╭──

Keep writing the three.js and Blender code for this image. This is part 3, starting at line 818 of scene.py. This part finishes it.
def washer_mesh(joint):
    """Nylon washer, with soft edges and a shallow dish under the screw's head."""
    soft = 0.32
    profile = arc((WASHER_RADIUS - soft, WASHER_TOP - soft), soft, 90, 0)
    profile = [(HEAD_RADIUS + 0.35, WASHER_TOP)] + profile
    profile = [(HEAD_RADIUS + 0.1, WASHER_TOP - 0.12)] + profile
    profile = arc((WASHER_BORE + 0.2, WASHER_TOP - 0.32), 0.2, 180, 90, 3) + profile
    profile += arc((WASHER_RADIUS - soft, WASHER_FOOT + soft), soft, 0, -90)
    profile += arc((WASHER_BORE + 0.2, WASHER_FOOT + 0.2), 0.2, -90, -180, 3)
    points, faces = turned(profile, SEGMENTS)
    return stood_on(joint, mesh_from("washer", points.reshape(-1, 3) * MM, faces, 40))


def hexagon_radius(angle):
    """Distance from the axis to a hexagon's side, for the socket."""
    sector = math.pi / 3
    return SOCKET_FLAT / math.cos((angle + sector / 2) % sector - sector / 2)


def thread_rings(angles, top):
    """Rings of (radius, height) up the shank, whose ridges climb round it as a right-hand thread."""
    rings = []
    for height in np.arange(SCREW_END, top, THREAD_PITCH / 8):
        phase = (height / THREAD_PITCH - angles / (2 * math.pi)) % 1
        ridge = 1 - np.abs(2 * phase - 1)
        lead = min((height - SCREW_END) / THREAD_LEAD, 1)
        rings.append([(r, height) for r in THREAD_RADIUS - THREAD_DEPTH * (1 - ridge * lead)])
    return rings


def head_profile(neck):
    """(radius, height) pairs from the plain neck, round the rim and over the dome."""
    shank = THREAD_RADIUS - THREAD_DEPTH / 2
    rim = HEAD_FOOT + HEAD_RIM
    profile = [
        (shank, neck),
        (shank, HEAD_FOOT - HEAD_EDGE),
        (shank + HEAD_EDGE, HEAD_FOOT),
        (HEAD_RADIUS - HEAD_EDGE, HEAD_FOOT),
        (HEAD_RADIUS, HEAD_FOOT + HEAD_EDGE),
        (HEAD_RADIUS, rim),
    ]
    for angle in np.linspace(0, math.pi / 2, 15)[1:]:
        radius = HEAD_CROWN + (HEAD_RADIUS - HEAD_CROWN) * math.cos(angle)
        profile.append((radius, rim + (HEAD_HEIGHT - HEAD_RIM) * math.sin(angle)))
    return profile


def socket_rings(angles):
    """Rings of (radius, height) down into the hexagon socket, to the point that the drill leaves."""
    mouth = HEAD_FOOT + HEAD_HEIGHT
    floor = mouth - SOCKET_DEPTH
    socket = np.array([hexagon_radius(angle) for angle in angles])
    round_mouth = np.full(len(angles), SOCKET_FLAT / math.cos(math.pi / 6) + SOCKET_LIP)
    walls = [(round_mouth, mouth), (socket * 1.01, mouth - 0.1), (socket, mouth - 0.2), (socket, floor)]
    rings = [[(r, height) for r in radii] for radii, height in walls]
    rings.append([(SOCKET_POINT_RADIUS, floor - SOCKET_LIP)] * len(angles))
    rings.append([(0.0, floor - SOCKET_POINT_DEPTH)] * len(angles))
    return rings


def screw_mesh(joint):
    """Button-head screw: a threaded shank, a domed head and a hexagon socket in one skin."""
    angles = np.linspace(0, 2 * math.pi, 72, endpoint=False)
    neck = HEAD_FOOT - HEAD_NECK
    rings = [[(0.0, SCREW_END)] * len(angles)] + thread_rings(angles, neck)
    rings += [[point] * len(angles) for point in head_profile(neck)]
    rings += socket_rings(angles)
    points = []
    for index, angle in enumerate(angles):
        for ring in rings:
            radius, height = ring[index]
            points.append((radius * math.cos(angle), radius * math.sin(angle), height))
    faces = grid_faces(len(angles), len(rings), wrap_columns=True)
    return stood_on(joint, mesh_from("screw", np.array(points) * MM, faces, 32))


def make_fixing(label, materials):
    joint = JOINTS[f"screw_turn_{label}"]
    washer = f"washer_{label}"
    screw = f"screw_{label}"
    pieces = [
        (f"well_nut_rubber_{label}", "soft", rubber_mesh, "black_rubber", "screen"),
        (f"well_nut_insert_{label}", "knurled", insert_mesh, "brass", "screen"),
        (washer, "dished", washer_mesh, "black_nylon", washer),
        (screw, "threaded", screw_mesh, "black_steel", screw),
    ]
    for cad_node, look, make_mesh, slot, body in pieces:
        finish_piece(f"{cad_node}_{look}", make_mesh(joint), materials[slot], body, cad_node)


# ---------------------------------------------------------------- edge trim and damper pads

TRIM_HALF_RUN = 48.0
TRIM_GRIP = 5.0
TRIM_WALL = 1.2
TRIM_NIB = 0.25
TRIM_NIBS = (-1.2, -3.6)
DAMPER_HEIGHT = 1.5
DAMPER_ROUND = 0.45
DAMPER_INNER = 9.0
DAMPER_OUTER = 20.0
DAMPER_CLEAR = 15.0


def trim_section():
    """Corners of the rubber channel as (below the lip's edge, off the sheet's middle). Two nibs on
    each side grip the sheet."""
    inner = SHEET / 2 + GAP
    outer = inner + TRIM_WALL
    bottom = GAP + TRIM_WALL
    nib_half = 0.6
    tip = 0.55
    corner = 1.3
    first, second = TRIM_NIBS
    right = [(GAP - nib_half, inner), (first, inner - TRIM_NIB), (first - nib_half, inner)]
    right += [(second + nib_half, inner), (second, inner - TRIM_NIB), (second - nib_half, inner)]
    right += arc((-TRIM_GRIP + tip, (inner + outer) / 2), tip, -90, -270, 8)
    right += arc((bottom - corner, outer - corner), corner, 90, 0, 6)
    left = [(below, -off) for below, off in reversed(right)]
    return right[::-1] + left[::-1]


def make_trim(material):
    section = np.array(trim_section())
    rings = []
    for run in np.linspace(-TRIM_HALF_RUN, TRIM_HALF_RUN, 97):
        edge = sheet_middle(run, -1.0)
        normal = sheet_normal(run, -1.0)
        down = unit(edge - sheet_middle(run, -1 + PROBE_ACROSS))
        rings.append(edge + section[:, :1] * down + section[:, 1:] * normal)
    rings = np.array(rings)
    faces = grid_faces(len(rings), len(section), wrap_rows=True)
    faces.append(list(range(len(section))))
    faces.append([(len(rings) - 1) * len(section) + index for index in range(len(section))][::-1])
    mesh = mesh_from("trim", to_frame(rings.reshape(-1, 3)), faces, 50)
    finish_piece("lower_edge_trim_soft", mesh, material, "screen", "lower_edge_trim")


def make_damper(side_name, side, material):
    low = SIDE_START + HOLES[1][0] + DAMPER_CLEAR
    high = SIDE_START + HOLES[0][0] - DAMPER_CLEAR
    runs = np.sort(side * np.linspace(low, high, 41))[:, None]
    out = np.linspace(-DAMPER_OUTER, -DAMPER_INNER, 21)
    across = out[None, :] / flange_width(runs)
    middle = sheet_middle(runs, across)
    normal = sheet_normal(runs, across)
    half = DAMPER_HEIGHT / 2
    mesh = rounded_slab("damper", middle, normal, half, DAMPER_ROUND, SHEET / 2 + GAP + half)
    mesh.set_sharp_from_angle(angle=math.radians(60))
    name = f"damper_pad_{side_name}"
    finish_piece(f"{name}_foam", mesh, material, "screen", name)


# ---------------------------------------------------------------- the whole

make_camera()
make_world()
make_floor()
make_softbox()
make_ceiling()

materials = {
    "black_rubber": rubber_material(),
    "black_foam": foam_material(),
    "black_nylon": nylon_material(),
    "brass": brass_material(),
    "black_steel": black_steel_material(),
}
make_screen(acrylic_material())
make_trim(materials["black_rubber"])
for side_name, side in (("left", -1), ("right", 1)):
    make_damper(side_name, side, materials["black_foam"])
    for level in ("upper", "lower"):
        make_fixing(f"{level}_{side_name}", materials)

╰──
╭──

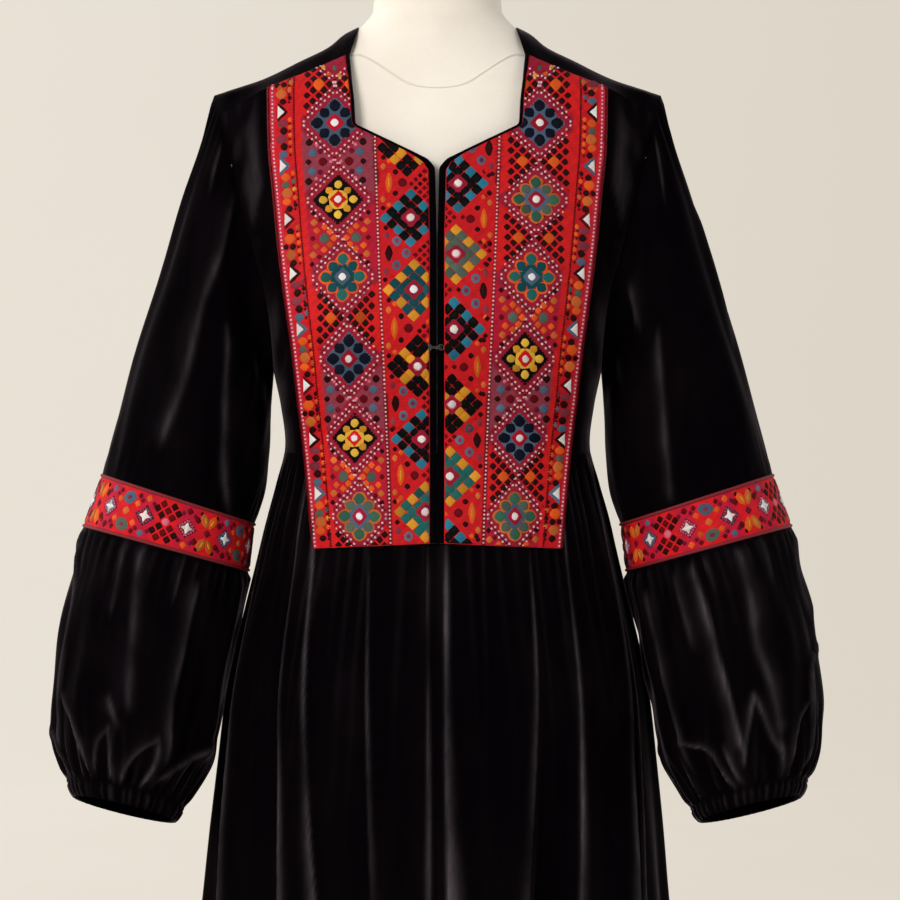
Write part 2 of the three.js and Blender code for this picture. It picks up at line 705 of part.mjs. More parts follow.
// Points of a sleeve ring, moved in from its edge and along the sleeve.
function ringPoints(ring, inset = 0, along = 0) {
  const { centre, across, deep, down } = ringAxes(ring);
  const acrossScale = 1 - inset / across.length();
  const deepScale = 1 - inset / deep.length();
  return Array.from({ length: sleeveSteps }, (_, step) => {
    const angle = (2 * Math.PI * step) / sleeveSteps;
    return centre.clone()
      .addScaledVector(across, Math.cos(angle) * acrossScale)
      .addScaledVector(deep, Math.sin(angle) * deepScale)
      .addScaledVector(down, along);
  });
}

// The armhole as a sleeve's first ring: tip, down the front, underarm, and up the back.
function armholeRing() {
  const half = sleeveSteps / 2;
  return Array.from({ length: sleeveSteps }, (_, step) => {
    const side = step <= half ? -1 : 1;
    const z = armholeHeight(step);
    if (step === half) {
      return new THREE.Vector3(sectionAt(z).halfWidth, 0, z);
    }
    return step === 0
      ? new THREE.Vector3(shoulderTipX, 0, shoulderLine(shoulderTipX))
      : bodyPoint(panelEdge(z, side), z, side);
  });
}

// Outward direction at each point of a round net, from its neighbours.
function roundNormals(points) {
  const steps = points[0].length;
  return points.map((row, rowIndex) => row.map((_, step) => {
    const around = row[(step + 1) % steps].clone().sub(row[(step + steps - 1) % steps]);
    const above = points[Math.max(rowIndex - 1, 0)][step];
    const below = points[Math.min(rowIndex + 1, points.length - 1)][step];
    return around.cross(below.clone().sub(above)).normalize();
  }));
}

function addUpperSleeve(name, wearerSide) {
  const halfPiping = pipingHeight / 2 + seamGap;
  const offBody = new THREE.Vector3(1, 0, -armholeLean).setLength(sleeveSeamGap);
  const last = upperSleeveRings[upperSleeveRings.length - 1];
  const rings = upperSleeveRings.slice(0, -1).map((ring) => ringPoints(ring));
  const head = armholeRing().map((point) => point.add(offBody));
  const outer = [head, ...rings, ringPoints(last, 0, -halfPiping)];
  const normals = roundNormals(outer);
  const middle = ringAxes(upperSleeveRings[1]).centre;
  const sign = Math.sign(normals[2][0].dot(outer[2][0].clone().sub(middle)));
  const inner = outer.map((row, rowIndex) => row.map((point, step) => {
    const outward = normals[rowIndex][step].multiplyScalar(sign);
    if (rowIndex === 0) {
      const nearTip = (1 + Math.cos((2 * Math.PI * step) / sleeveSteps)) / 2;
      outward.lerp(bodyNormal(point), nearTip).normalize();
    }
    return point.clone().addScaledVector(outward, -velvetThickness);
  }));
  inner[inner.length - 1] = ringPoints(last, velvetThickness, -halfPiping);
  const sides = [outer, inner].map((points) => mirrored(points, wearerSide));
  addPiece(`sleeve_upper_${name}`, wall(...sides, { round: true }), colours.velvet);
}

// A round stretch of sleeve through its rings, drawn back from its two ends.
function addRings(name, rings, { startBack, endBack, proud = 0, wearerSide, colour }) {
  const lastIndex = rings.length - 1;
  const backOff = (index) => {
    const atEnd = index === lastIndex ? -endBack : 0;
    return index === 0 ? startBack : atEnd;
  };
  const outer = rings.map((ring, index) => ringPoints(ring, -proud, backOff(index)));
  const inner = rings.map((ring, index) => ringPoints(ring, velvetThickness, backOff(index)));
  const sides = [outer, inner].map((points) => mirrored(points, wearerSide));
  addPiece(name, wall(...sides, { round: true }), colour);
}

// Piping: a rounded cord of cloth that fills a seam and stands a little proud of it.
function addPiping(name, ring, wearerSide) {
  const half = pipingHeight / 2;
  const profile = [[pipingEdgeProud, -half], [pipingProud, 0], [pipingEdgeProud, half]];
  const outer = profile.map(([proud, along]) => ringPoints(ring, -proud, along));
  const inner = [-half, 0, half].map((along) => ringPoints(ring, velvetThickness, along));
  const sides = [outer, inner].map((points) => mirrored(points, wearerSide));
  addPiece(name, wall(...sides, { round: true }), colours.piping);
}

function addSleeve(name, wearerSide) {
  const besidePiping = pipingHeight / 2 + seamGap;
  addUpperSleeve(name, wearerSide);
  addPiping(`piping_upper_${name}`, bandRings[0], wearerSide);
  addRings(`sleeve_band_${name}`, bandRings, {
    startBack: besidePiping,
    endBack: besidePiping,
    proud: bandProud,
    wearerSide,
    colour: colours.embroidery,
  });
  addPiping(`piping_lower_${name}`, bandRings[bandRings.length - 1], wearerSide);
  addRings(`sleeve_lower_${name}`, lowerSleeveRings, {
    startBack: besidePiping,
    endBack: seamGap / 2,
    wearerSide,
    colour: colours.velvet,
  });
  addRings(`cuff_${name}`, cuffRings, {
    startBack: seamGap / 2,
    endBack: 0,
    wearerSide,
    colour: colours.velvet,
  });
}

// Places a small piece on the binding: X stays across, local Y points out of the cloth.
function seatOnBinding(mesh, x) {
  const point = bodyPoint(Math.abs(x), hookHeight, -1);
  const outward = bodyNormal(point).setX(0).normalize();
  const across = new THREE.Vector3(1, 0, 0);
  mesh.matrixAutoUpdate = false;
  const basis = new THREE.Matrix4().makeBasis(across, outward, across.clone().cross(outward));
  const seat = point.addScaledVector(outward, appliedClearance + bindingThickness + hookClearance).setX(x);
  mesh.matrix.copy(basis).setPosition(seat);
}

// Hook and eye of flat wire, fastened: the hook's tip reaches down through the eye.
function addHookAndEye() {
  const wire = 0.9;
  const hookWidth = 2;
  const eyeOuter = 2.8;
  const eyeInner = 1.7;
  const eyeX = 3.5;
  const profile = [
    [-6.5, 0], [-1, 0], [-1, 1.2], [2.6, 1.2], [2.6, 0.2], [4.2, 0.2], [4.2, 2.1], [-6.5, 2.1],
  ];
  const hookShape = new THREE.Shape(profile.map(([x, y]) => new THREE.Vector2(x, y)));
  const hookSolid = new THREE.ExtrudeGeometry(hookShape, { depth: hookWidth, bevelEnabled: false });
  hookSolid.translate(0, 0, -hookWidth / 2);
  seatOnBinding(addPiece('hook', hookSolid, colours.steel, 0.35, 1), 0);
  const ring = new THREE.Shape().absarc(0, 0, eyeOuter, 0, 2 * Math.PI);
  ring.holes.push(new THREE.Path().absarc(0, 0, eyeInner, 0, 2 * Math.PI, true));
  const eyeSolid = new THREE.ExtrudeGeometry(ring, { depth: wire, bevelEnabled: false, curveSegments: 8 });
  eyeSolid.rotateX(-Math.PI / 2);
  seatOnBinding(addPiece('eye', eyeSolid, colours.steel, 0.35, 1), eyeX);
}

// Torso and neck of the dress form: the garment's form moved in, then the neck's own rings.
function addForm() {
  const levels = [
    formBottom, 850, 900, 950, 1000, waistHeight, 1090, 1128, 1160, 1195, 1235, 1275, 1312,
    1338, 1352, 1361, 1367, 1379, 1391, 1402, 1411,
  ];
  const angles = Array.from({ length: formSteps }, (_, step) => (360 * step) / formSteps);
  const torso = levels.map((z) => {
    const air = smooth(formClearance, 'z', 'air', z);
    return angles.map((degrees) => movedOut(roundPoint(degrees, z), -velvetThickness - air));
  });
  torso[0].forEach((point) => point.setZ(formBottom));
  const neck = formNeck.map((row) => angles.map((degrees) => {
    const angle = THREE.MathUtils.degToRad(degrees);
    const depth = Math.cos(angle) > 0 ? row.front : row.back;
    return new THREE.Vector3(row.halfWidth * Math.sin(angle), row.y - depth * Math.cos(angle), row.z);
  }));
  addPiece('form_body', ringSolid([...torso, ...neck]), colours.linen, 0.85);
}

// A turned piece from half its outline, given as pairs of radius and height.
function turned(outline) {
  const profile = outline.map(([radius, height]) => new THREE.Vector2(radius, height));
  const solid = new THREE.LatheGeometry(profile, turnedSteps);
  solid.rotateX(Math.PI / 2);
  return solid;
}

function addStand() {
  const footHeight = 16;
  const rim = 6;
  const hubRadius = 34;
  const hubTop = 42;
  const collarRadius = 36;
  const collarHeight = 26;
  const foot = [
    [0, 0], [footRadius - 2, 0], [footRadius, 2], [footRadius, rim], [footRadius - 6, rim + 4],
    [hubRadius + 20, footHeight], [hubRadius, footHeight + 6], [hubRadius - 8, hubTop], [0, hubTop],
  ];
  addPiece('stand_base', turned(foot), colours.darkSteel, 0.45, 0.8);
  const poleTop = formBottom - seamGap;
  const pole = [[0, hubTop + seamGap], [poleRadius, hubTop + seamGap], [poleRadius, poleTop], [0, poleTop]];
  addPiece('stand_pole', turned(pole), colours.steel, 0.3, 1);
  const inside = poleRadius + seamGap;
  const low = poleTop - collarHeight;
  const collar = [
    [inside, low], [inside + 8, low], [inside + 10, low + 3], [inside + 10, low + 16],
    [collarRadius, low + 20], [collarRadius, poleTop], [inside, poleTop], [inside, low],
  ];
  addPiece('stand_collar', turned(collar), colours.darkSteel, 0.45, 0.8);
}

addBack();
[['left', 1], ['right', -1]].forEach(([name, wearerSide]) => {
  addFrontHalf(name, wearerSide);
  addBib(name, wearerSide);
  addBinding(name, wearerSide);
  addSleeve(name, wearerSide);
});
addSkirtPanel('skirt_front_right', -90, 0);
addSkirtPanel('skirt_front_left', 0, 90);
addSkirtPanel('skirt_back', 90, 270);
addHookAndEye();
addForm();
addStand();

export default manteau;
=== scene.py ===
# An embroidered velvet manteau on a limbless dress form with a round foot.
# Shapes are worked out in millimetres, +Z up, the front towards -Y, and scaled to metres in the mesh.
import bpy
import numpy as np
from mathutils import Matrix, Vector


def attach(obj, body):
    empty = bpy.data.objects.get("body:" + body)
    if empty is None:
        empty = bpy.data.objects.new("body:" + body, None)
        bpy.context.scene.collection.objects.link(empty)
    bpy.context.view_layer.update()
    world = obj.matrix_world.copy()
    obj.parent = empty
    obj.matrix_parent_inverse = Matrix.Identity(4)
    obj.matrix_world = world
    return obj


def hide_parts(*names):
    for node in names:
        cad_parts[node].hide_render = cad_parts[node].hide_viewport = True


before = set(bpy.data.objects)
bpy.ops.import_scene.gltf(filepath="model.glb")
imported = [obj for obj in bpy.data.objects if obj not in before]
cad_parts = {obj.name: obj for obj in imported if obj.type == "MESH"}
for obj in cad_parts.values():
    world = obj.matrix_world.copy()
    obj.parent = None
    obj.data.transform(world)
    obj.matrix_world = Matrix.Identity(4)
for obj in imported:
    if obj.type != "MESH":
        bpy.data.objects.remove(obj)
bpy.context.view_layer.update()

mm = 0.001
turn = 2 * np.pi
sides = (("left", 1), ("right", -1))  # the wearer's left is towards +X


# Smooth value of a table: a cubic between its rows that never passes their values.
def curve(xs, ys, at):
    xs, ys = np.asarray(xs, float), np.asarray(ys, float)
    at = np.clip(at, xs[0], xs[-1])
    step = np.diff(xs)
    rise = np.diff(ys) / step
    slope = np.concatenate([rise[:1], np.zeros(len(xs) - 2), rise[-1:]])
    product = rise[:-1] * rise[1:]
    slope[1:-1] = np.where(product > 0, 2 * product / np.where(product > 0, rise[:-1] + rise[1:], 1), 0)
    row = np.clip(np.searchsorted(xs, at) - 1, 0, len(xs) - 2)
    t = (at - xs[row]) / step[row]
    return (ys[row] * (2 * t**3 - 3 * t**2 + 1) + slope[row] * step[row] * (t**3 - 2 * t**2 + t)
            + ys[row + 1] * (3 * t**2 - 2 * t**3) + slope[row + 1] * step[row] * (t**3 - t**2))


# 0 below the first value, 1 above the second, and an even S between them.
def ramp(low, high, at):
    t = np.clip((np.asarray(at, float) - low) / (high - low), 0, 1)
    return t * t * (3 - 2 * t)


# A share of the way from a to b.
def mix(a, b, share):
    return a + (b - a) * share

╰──

**Written request**:
Exactly reproduce the stretch from the line with "from mathutils import Matrix, Vector" through the line with "is towards +X", including both ends and nothing else.

**Exercise output**:
from mathutils import Matrix, Vector


def attach(obj, body):
    empty = bpy.data.objects.get("body:" + body)
    if empty is None:
        empty = bpy.data.objects.new("body:" + body, None)
        bpy.context.scene.collection.objects.link(empty)
    bpy.context.view_layer.update()
    world = obj.matrix_world.copy()
    obj.parent = empty
    obj.matrix_parent_inverse = Matrix.Identity(4)
    obj.matrix_world = world
    return obj


def hide_parts(*names):
    for node in names:
        cad_parts[node].hide_render = cad_parts[node].hide_viewport = True


before = set(bpy.data.objects)
bpy.ops.import_scene.gltf(filepath="model.glb")
imported = [obj for obj in bpy.data.objects if obj not in before]
cad_parts = {obj.name: obj for obj in imported if obj.type == "MESH"}
for obj in cad_parts.values():
    world = obj.matrix_world.copy()
    obj.parent = None
    obj.data.transform(world)
    obj.matrix_world = Matrix.Identity(4)
for obj in imported:
    if obj.type != "MESH":
        bpy.data.objects.remove(obj)
bpy.context.view_layer.update()

mm = 0.001
turn = 2 * np.pi
sides = (("left", 1), ("right", -1))  # the wearer's left is towards +X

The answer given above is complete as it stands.